-------- DATA SUPPLIED --------
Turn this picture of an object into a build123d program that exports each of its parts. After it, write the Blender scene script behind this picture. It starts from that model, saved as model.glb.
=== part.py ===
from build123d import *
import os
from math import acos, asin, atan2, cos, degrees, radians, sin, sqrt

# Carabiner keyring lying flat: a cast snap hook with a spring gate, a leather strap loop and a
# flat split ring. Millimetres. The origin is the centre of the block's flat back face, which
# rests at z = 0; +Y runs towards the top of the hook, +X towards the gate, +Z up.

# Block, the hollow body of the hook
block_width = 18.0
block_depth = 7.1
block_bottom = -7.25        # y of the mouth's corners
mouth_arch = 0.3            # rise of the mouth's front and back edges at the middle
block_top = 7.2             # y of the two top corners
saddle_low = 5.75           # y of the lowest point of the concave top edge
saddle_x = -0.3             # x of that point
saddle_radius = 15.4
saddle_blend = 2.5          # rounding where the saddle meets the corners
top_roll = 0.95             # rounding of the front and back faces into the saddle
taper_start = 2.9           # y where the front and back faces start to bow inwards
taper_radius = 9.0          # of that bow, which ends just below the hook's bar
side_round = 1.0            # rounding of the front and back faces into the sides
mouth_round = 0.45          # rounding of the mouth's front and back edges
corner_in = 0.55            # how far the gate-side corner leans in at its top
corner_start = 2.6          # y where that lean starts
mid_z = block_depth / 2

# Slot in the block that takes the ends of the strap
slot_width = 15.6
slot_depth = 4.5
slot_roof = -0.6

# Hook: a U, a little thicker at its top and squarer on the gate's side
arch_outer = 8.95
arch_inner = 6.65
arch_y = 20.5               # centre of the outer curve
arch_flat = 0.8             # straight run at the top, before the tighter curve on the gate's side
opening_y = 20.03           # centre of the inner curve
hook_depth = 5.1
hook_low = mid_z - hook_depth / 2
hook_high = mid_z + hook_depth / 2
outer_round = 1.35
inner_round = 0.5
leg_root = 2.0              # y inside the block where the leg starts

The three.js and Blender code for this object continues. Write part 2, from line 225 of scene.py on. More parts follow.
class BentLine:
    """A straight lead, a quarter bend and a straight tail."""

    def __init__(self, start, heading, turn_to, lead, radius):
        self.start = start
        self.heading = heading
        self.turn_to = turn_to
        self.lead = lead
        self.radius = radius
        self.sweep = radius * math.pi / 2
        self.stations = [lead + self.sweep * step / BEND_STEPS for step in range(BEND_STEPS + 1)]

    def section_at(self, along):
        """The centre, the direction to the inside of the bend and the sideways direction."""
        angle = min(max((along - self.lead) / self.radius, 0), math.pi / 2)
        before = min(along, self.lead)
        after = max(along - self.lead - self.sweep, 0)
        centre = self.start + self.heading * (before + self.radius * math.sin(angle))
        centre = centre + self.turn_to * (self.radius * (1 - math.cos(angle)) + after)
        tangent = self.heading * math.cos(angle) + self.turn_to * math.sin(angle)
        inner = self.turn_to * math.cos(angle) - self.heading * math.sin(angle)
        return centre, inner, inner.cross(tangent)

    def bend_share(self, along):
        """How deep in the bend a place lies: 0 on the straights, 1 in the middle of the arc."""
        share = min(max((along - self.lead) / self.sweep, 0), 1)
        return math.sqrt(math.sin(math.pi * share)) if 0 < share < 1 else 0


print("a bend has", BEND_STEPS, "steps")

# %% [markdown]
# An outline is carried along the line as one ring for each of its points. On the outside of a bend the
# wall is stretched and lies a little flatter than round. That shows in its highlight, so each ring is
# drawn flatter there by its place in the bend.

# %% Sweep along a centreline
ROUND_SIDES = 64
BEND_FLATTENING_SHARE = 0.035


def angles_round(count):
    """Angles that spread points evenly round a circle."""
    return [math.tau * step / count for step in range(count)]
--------
- OBJECTIVE
Beginning at the top of the data, please return every line until and including the line containing "# rests at z", copied exactly, and nothing past it.

- TASK SOLUTION
Turn this picture of an object into a build123d program that exports each of its parts. After it, write the Blender scene script behind this picture. It starts from that model, saved as model.glb.
=== part.py ===
from build123d import *
import os
from math import acos, asin, atan2, cos, degrees, radians, sin, sqrt

# Carabiner keyring lying flat: a cast snap hook with a spring gate, a leather strap loop and a
# flat split ring. Millimetres. The origin is the centre of the block's flat back face, which
# rests at z = 0; +Y runs towards the top of the hook, +X towards the gate, +Z up.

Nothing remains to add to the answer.